For one thing, we do not know what "wild type" is because it can vary based on your reference sequence. Did you convert it from GRCh37 to GRCh38? If so, the "wild types" from the two could have changed and your VCF would not provide any indications that this is the case. Secondly, a missing entry can mean that the reference base was detected OR it can mean the base was not assayed or has no call. We cannot distinguish between uncalled positions and reference in a VCF file. So we ask that you declare each required position for PharmCAT to be clear about the input.

You have to decide on how accurate you want the data you provide to PharmCAT should be, especially if you're making any clinical decisions based on PharmCAT's results. If you wish to make assumptions of your data, you are welcome to do so. Instructions on how to do this can be found here.

rhdolin commented 5 years ago

Hi Mark,

Thanks for your response. I understand your reasoning.

That said, I still feel that it can be tricky to implement PharmCAT, and that there might be some room for Postel's Law (https://en.wikipedia.org/wiki/Robustness_principle) here...

Consider this:

Are there other options that can make it easier for us to experiment with PharmCAT, while minimizing the risk of inappropriate use?

markwoon commented 5 years ago

it can be tricky to implement PharmCAT...

I think that's an understatement. :) PharmCAT comes with a whole host of caveats, both in using it and understanding the reports it produces.

PharmCAT should be one part of your pgx pipeline. It is not meant to be a plug and play type tool.

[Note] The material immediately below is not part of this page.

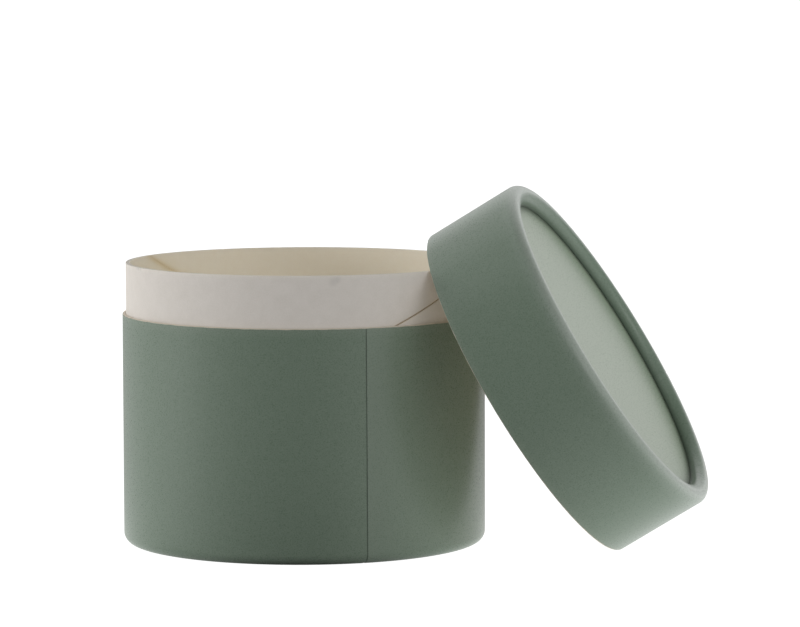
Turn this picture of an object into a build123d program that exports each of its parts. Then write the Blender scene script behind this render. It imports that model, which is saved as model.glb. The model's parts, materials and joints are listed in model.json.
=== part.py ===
from build123d import *
from math import asin, cos, degrees, pi, radians, sin, sqrt, tan
import os

# A round gift tube box: a wrapped base with a glued-in neck, and a wrapped lid that slides over the neck.
# The base's foot stands on the floor round the origin, +Z is up and -Y is the front.
# The lid is off. It leans on the neck's rim with its open end towards the base.
# All lengths are in millimetres and all angles in degrees.

# Overall sizes
outer_diameter = 100.0
lid_diameter = 100.3
shoulder_height = 63.5
neck_rise = 14.0
lid_height = 27.85

# The wrapped tube of the base and of the lid, from its outer face inwards, and how far the wrap stops short of its rim
wrap_paper = 0.14
tube_board = 0.6
tube_lining = 0.1
glue_line = 0.02
base_wrap_setback = 0.45
lid_wrap_setback = 0.3

# Its rolled end: the wall turns inwards through half a turn and ends in a short leg on the disc
foot_roll_radius = 2.9
foot_roll_leg = 0.5
lid_roll_radius = 2.6
lid_roll_leg = 0.9
roll_land = 0.4

# The neck, a spiral-wound tube that fills the base and stands out of it
neck_fit = 0.07
neck_paper = 0.16
neck_board = 0.85

# The two end discs, each a board with paper on both faces
disc_board = 1.5
disc_paper = 0.14
disc_fit = 0.08

# Seams: the wraps meet along a straight line, the wound plies along a spiral
wrap_seam_width = 0.15
base_wrap_seam_bearing = -69.0
lid_wrap_seam_bearing = 20.0
ply_strip_width = 119.0
ply_seam_width = 0.3
neck_outer_seam_bearing = -58.2
neck_inner_seam_bearing = 156.0
tube_lining_seam_bearing = 100.0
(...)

"PharmCAT will not make assumptions about your input" is a hard rule and will not change.

That's not to say you don't have a point. We have talked about adding other tools to flush out the pipeline to make it easy to massage VCF files to be PharmCAT-ready. These would be completely separate tools and not flags on PharmCAT.

Unfortunately we do not have the bandwidth to do so at this time. If you would be willing to contribute code to do this, we would be more than happy to either include it or link to it.